À première vue cette image est conventionnelle. Voici un intellectuel, un professeur à son « poste de travail » (il aimait cette analogie « matérialiste »). Derrière et devant lui, ses « moyens de production » : livres d’où surgit, seul visible, le nom de Togliatti (tout un symbole : le parti communiste italien, celui auquel, sans doute, il aurait souhaité être encarté). Un numéro de revue au titre indéchiffrable (en polonais ? au camp de prisonniers, il avait appris un peu de cette langue slave, et il en était fier). Les crayons feutres. La machine à écrire (Hermès ?), où furent tapés des milliers de pages publiques, privées, littéraires et philosophiques, pédagogiques, militantes, sentimentales (Althusser tapait pendant des nuits entières, et je n’ai jamais vu une telle capacité de raturer des lignes complètes au clavier). Je reconnais tout ce studium. Le punctum, comme dirait Barthes (qu’une fois j’ai rencontré chez lui, avec un groupe d’élèves), c’est bien sûr le regard, étrange : à qui s’adresse-t-il ? au photographe, sans doute (un ami ? un journaliste ? un éditeur ?). Ni souriant, ni sévère. Pas inquiétant, non, mais, me semble-t-il, inquiet. Et de quoi donc ? de lui-même, des autres, de l’avenir qui « dure longtemps » peut-être (je ne sais pas de quand date la photo, je dirais des premières années 70 ou même 60 : il est assez mince encore. Mais l’âge apparent d’Althusser changeait tout le temps, cela dépendait de son état).

Finalement je vois ce qui me gêne : c’est que cette photo semble demander à qui la regarde (moi) quelque chose qu’il faudrait dire sur lui, mais qui manque. Quoi donc ? Qu’est-ce qui peut bien manquer à cette figure d’homme d’étude à qui son image vient ainsi servir d’écran ? Deux choses essentiellement : la chaleur de l’amitié, l’énigme de la folie.

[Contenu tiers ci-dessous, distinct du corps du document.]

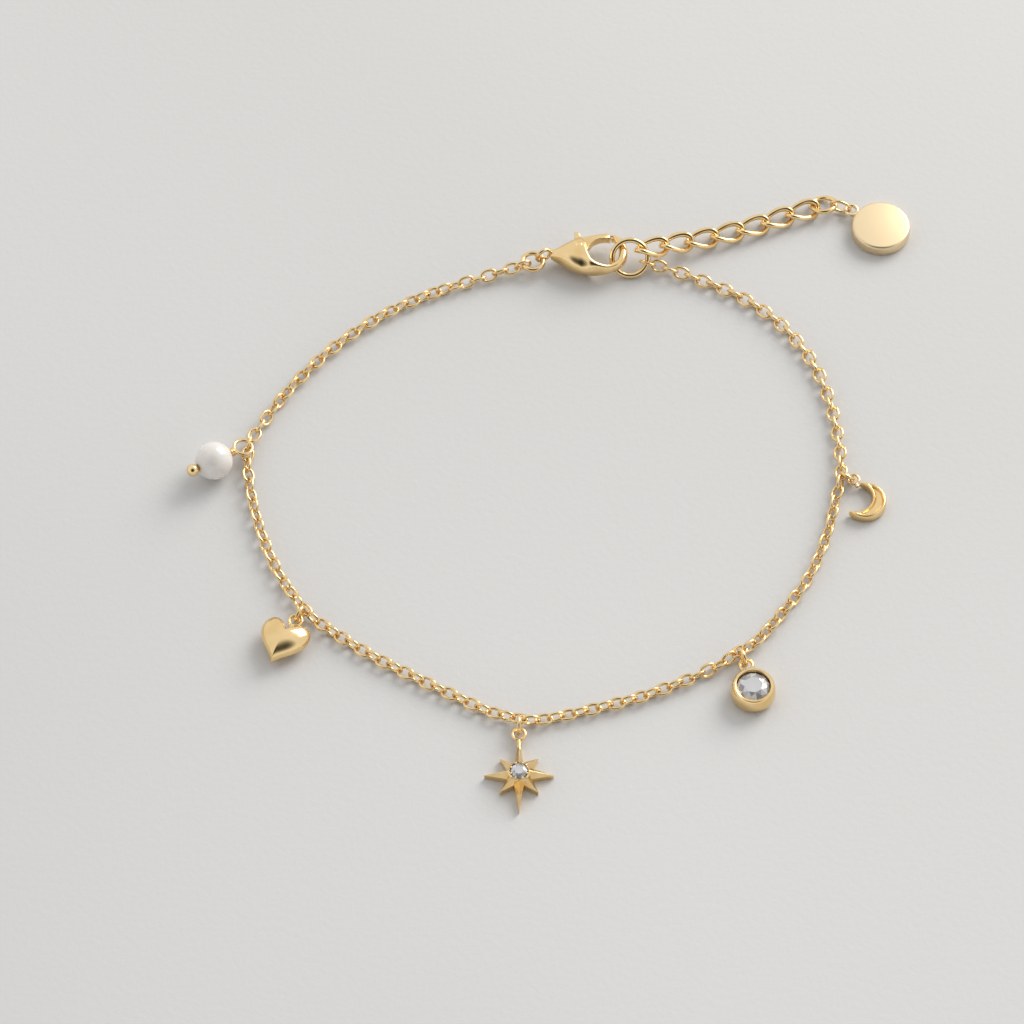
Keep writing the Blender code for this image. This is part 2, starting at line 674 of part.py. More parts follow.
# Sections of the claw from its neck round to the hook's end: near edge and far edge in plan.
CLAW_SECTIONS = [
    ((-2.20, -0.19), (-2.20, 0.15)), ((-1.93, -0.36), (-1.93, 0.26)), ((-1.62, -0.60), (-1.64, 0.45)),
    ((-1.30, -0.82), (-1.36, 0.64)), ((-1.02, -0.95), (-1.12, 0.80)), ((-0.84, -0.99), (-0.92, 0.82)),
    ((-0.69, -1.01), (-0.76, 0.52)), ((-0.52, -1.02), (-0.64, -0.06)), ((-0.33, -1.01), (-0.50, -0.42)),
    ((-0.12, -1.00), (-0.24, -0.61)), ((0.16, -0.98), (0.06, -0.67)), ((0.42, -0.90), (0.30, -0.61)),
    ((0.70, -0.72), (0.48, -0.47)), ((0.90, -0.44), (0.59, -0.27)), ((0.99, -0.12), (0.62, -0.05)),
    ((0.99, 0.20), (0.61, 0.18)), ((0.91, 0.50), (0.56, 0.40)), ((0.75, 0.76), (0.48, 0.56)),
    ((0.53, 0.93), (0.40, 0.70)), ((0.26, 1.01), (0.32, 0.75)),
]
PIVOT_SHARE = (-1.00, 0.22)
LEVER_ARM = [
    (-1.16, 0.58), (-1.24, 1.06), (-1.15, 1.13), (-1.02, 1.08), (-0.92, 0.86), (-0.66, 0.88),
    (-0.40, 0.95), (-0.10, 1.00), (0.20, 1.01), (0.27, 0.75), (0.02, 0.75), (-0.22, 0.70),
    (-0.46, 0.56), (-0.62, 0.30), (-0.70, 0.02), (-0.84, -0.12), (-1.02, -0.13), (-1.18, -0.05),
    (-1.28, 0.12), (-1.28, 0.34),
]


def claw_points(shares):
    return [Vector((x * CLAW_HALF_LENGTH, y * CLAW_HALF_WIDTH, 0)) for x, y in shares]


def inset_outline(points, distance):
    """Move each point of an anticlockwise outline inwards, square to its neighbours' line."""
    moved = []
    for i, point in enumerate(points):
        before = points[i - 1]
        after = points[(i + 1) % len(points)]
        along = ((point - before).normalized() + (after - point).normalized()).normalized()
        moved.append(point + Vector((-along.y, along.x, 0)) * distance)
    return moved


def rounded(share, across, rise):
    """A point round a section a little squarer than an ellipse."""
    a = 2 * math.pi * share
    c, s = math.cos(a), math.sin(a)
    return across * math.copysign(abs(c) ** 0.85, c) + rise * math.copysign(abs(s) ** 0.85, s)


def clasp_half_thickness(x):
    """Full thickness at the body, falling smoothly to the nose."""
    start = -0.75 * CLAW_HALF_LENGTH
    end = 0.45 * CLAW_HALF_LENGTH
    t = min(max((x - start) / (end - start), 0), 1)
    t = t * t * (3 - 2 * t)
    tail = min(max((x + 2.2 * CLAW_HALF_LENGTH) / (0.9 * CLAW_HALF_LENGTH), 0), 1)
    body = (0.34 + 0.66 * math.sin(tail * math.pi / 2)) * CLASP_THICKNESS
    return ((1 - t) * body + t * CLASP_NOSE_THICKNESS) / 2


def build_clasp(matrix, gold):
    sections = []
    for edges in CLAW_SECTIONS:
        near, far = claw_points(edges)
        middle = (near + far) / 2
        rise = UP * clasp_half_thickness(middle.x)
        sections.append([middle + rounded(i / CLAW_SIDES, (far - near) / 2, rise) for i in range(CLAW_SIDES)])
    body = link_in("clasp_body", lofted_mesh("clasp_body", sections), gold, matrix)

    pivot = claw_points([PIVOT_SHARE])[0]
    pocket_height = LEVER_THICKNESS + 2 * LEVER_SIDE_GAP
    pocket = claw_points([(-1.48, -0.10), (-1.30, -0.26), (-0.90, -0.32), (-0.40, -0.30),
                          (-0.30, 1.30), (-1.60, 1.30), (-1.60, 0.10)])
    levels = [[p + UP * side * pocket_height / 2 for p in pocket] for side in (-1, 1)]
    slot = link_in("lever_slot", layered_mesh("lever_slot", levels), gold, matrix)
    join_by(body, slot, "DIFFERENCE")

    bore_top = UP * CLASP_THICKNESS
    bore_mesh = rod_mesh("rivet_bore", pivot - bore_top, pivot + bore_top,
                         RIVET_DIAMETER + 2 * RIVET_CLEARANCE, 12)
    bore = link_in("rivet_bore", bore_mesh, gold, matrix)
    join_by(body, bore, "DIFFERENCE")

    eye_reach = 2.2 * CLAW_HALF_LENGTH + CLASP_EYE_DIAMETER / 2 - 0.22 * MM
    eye_mesh = torus_mesh("clasp_eye", CLASP_EYE_DIAMETER, CLASP_EYE_WIRE, 18)
    eye_turn = Matrix.Rotation(CLASP_EYE_TURN, 4, "Z") @ Matrix.Rotation(math.pi / 2, 4, "X")
    eye_matrix = matrix @ Matrix.Translation((-eye_reach, 0, 0)) @ eye_turn
    eye = link_in("clasp_eye", eye_mesh, gold, eye_matrix)
    join_by(body, eye, "UNION")

    arm = claw_points(LEVER_ARM)
    edge = 0.08 * MM
    levels = [(edge, -1.0), (0.0, -0.72), (0.0, 0.72), (edge, 1.0)]
    layers = [[p + UP * share * LEVER_THICKNESS / 2 for p in inset_outline(arm, -inset)]
              for inset, share in levels]
    lever = link_in("clasp_lever", layered_mesh("clasp_lever", layers), gold, matrix)
    eye_bore_mesh = rod_mesh("lever_bore", pivot - bore_top, pivot + bore_top,
                             RIVET_DIAMETER + 2 * RIVET_CLEARANCE, 12)
    join_by(lever, link_in("lever_bore", eye_bore_mesh, gold, matrix), "DIFFERENCE")

    rivet_half = UP * (0.46 * CLASP_THICKNESS)
    rivet_mesh = rod_mesh("clasp_rivet", pivot - rivet_half, pivot + rivet_half, RIVET_DIAMETER, 12)
    link_in("clasp_rivet", rivet_mesh, gold, matrix)


# Clasp side and extender

def build_closure(gold, satin):
    """Clasp ring, clasp, end ring and extender. Give the wires that the chain's two ends hold."""
    start = lay(CHAIN_ROUTE[0][1][0])
    ring_radius = (CLASP_RING_DIAMETER - CLASP_RING_WIRE) / 2
    to_ring = Vector((math.cos(math.radians(21)), math.sin(math.radians(21)), 0))
    ring_at = start + to_ring * ring_radius
    ring_at.z += 0.1 * ring_radius
    tip = Vector((0, 0, 1)) - to_ring * 0.1
    link_in("clasp_ring", torus_mesh("clasp_ring", CLASP_RING_DIAMETER, CLASP_RING_WIRE), gold,
            frame_at(ring_at, to_ring, tip))

    to_eye = Vector((0.84, 0.545, 0)).normalized()
    eye_at = ring_at + to_eye * (ring_radius + 0.22 * MM)
    eye_at.z = CLASP_THICKNESS / 2 + 0.02 * MM
    heading = Matrix.Rotation(CLASP_HEADING, 4, "Z") @ Matrix.Rotation(CLASP_PITCH, 4, "Y")
    reach = 2.2 * CLAW_HALF_LENGTH + CLASP_EYE_DIAMETER / 2 - 0.22 * MM
    claw_at = eye_at + heading.to_3x3() @ Vector((reach, 0, 0))
    build_clasp(Matrix.Translation(claw_at) @ heading, gold)

    end_radius = (END_RING_DIAMETER - END_RING_WIRE) / 2
    rise = UP * math.sin(END_RING_TILT) + Vector((0, 1, 0)) * math.cos(END_RING_TILT)
    end_at = claw_at + Vector((*END_RING_OFFSET, 0))
    end_at.z = end_radius * math.sin(END_RING_TILT) + END_RING_WIRE / 2 + 0.01 * MM
    across = Vector((1, 0, 0))
    link_in("end_ring", torus_mesh("end_ring", END_RING_DIAMETER, END_RING_WIRE, 28), gold,
            frame_at(end_at, across, across.cross(rise)))

    def on_end_ring(angle):
        place = end_at + end_radius * (across * math.cos(angle) + rise * math.sin(angle))
        return place, rise * math.cos(angle) - across * math.sin(angle)

    first, first_wire = on_end_ring(math.radians(30))
    build_extender(first, first_wire, gold, satin)
    last, last_wire = on_end_ring(math.radians(-16))
    return to_ring.cross(tip).normalized(), last, last_wire


def build_extender(first, first_wire, gold, satin):
    """Curb links from the end ring, then a round ring, a small link and the tag."""
    half = (CURB_LENGTH - CURB_WIRE) / 2
    route = catmull_rom([first] + [lay(point) for point in EXTENDER_ROUTE], ROUTE_FINENESS)
    distance = half - (END_RING_WIRE + CURB_WIRE) / 2 - END_RING_GAP
    pitch = 2 * half - CURB_WIRE - CURB_GAP
    path = twisted(oval_path(2 * half, CURB_WIDTH - CURB_WIRE, 20), half, CURB_TWIST)
    for i in range(CURB_COUNT):
        place, run = point_along(route, distance + pitch * i)
        name = f"extender_link_{i + 1}"
        link_in(name, wire_data(name, path, CURB_WIRE), gold,
                frame_at(place, run, UP))

    place, run = point_along(route, distance + pitch * (CURB_COUNT - 1))
    ring_radius = (EXTENDER_RING_DIAMETER - EXTENDER_RING_WIRE) / 2
    ring_at = place + run * (half + ring_radius - (CURB_WIRE + EXTENDER_RING_WIRE) / 2 - CURB_GAP)
    ring_normal = Matrix.Rotation(-EXTENDER_RING_TILT, 3, run) @ UP
    link_in("extender_ring", torus_mesh("extender_ring", EXTENDER_RING_DIAMETER, EXTENDER_RING_WIRE),
            gold, frame_at(ring_at, run, ring_normal))

    tag_run = Vector((math.cos(math.radians(-16)), math.sin(math.radians(-16)), -0.165)).normalized()
    held = (tag_run - tag_run.dot(ring_normal) * ring_normal).normalized() * ring_radius
    small_half = (TAG_LINK_LENGTH - TAG_LINK_WIRE) / 2
    small_at = ring_at + held + tag_run * (small_half - (EXTENDER_RING_WIRE + TAG_LINK_WIRE) / 2 - CURB_GAP)
    small_path = oval_path(2 * small_half, TAG_LINK_WIDTH - TAG_LINK_WIRE)
    small_normal = Matrix.Rotation(math.radians(80), 3, tag_run) @ UP
    link_in("extender_tag_link", wire_data("extender_tag_link", small_path, TAG_LINK_WIRE), gold,
            frame_at(small_at, tag_run, small_normal))

    loop_radius = (TAG_LOOP_DIAMETER - TAG_LOOP_WIRE) / 2
    loop_at = small_at + tag_run * (small_half + loop_radius - (TAG_LINK_WIRE + TAG_LOOP_WIRE) / 2
                                    - CURB_GAP)
    build_tag(loop_at, satin)


def build_tag(loop_at, satin):
    """A plain round disc with rounded edges and a soldered loop."""
    radius = TAG_DIAMETER / 2
    edge = TAG_EDGE_RADIUS
    top = TAG_THICKNESS
    profile = [(0, 0), (radius - edge, 0), (radius - 0.3 * edge, 0.3 * edge), (radius, edge),
               (radius, top - edge), (radius - 0.3 * edge, top - 0.3 * edge), (radius - edge, top), (0, top)]
    tag = link_in("extender_tag", turned_mesh("extender_tag", profile, 32), satin)
    centre = Vector((0, TAG_LOOP_REACH, 0.54 * TAG_THICKNESS))
    solder_loop(tag, "tag", centre, Vector((0, 0.9 * radius, TAG_THICKNESS / 2)), satin,
                TAG_LOOP_DIAMETER, TAG_LOOP_WIRE)
    place_charm(tag, centre, loop_at, TAG_HEADING)


def build_charms(stretches, gold, pearl, stone):
    """The five charms, each on the real link that starts its stretch."""
    starts = [(dense[0], dense[1] - dense[0]) for _, dense in stretches]

    place, run = starts[1]
    chain_link("link_pearl", place, run, build_pearl(place + UP * PIN_EYE_LIFT, gold, pearl), gold)
    low = point_along(stretches[1][1], PEARL_LINK_PITCH)[0]
    low.z = place.z - PEARL_LINK_DROP
    lean = UP.cross((low - place).normalized()) * math.tan(PEARL_LINK_ROLL)
    chain_link("link_pearl_lower", low, low - place, UP + lean, gold)

    place, run = starts[2]
    heart_height = HEART_THICKNESS / 2
    loop, wire = hang("heart_jump_ring", place, math.radians(241), heart_height, gold)
    chain_link("link_heart", place, run, wire, gold)
    heart, local = build_heart(heart_height, gold)
    place_charm(heart, local, loop, HEART_HEADING)

    place, run = starts[3]
    star_height = 0.48 * STAR_THICKNESS
    loop, wire = hang("star_jump_ring", place, math.radians(270), star_height, gold)
    chain_link("link_star", place, run, wire, gold)
    star, local = build_star(star_height, gold)
    place_charm(star, local, loop, 0.0)
    set_stone("star_stone", STAR_STONE_DIAMETER, star, STAR_THICKNESS - 0.10 * MM, stone)

    place, run = starts[4]
    drop_height = 0.5 * DROP_HEIGHT
    loop, wire = hang("drop_jump_ring", place, math.radians(292), drop_height, gold)
    chain_link("link_drop", place, run, wire, gold)
    drop, local = build_drop(drop_height, gold)
    place_charm(drop, local, loop, DROP_HEADING)
    set_stone("drop_stone", DROP_STONE_DIAMETER, drop, 0.80 * DROP_HEIGHT, stone)

    place, run = starts[5]
    moon_height = 0.72 * MM
    loop, wire = hang("moon_jump_ring", place, math.radians(324), moon_height, gold,
                      MOON_JUMP_DIAMETER, MOON_JUMP_TILT)
    chain_link("link_moon", place, run, wire, gold)
    moon, local = build_moon(moon_height, gold)
    place_charm(moon, local, loop, MOON_HEADING)


def main():
    clear_scene()
    finishes = make_materials()
    gold = finishes["gold"]
    first_wire, end_point, end_wire = build_closure(gold, finishes["satin_gold"])
    stretches = chain_stretches(end_point)
    build_chain(stretches, gold)
    start_run = stretches[0][1][1] - stretches[0][1][0]
    chain_link("link_clasp_side", stretches[0][1][0], start_run, first_wire, gold)
    end_run = stretches[-1][1][-1] - stretches[-1][1][-2]
    chain_link("link_ring_side", end_point, end_run, end_wire, gold)
    build_charms(stretches, gold, finishes["pearl"], finishes["stone"])


main()
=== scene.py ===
"""Looks of the charm bracelet: real chain links, polished gold, pearl and cut stones.

Metres, +Z up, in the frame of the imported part. Layout millimetres are measured from the middle of
the loop as it lies, and lay() turns them into that frame.
"""
import logging
import math
import random
from dataclasses import dataclass, field
from enum import Enum
from typing import Callable

import bpy
from mathutils import Matrix, Vector
from mathutils.geometry import tessellate_polygon


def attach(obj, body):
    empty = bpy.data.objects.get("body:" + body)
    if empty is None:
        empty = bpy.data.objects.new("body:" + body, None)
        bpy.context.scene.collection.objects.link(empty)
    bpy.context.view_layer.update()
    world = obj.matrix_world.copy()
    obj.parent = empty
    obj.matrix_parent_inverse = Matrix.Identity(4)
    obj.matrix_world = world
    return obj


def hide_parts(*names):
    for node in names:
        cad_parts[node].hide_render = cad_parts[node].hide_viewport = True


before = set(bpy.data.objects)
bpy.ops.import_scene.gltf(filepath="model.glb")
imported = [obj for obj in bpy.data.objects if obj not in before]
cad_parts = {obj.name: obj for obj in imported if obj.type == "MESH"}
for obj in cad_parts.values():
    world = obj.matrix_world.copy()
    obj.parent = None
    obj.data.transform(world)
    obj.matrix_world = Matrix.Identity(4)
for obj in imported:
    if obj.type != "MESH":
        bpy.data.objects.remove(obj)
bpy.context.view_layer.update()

log = logging.getLogger("charm_bracelet")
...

Pour ce qui est de l’une, je l’ai éprouvée et j’en ai bénéficié sans restriction, parmi beaucoup d’autres, c’est vrai, mais d’une façon singulière. Car ce qui caractérisa Althusser, ce fut de parler « exclusivement » avec chacun de ses amis, même au sein du petit groupe d’étudiants et de disciples qui s’était formé autour de lui, et dans ce bureau même. D’où le miracle et l’ambiguïté d’un enseignement et d’une collaboration qui, aussitôt, inversaient les rôles. Ils faisaient de l’interlocuteur non pas le réceptacle d’une doctrine, le confident d’un projet, ou le personnage d’une mise en scène, mais cet Autre dont l’idée doit venir, à qui il est instamment demandé de faire travailler ses méninges. Pas de « discours du maître », pas d’analyse, pas d’hystérie, et le discours « de l’Université » aussitôt converti en recherche de l’idée vraie par la voie des « notions communes ». Mais l’autre face aussi, la folie, qu’on scrute en vain dans ce regard, il faut bien la convoquer. Très tôt je l’ai découverte en sa personne, hésitant entre la terreur et la pitié ou demeurant interdit (ainsi quand il me disait : de nous deux celui qui est fou, ce n’est pas moi, c’est plutôt toi…). Elle se cache aussi dans cette image, réveillant l’inquiétude d’autrefois ; mais ce qui m’étonne encore plus, c’est le sentiment que j’ai qu’elle n’enlève rien à l’amitié, même quand elle « surdétermine » toutes ses œuvres. Voire, après-coup, elle l’intensifie.

Suis-je le seul à éprouver ce sentiment, à ne vouloir ni pouvoir trancher, séparer les contraires ?  Quand je le regarde ainsi me regarder encore, j’éprouve une terrible envie de venir lui raconter la dernière idée « théorique » ou le dernier projet « politique » qui m’a germé dans la tête, une terrible nostalgie de ne pouvoir le faire. Et donc une terrible incertitude quant à la question de savoir s’il s’agit pour moi d’aliénation ou de liberté… Mais quel humain sait s’il est libre ? Althusser n’est peut-être, avec d’autres il faut bien le dire assez rares, que l’intercesseur privilégié de cette question que nous nous posons sans fin à nous-mêmes. Et qui, grâce à tant d’écrits de lui dont je ne soupçonnais rien, désormais accessibles à tous, le deviendra aussi pour d’autres qui ne sont pas encombrés d’une image à leur superposer.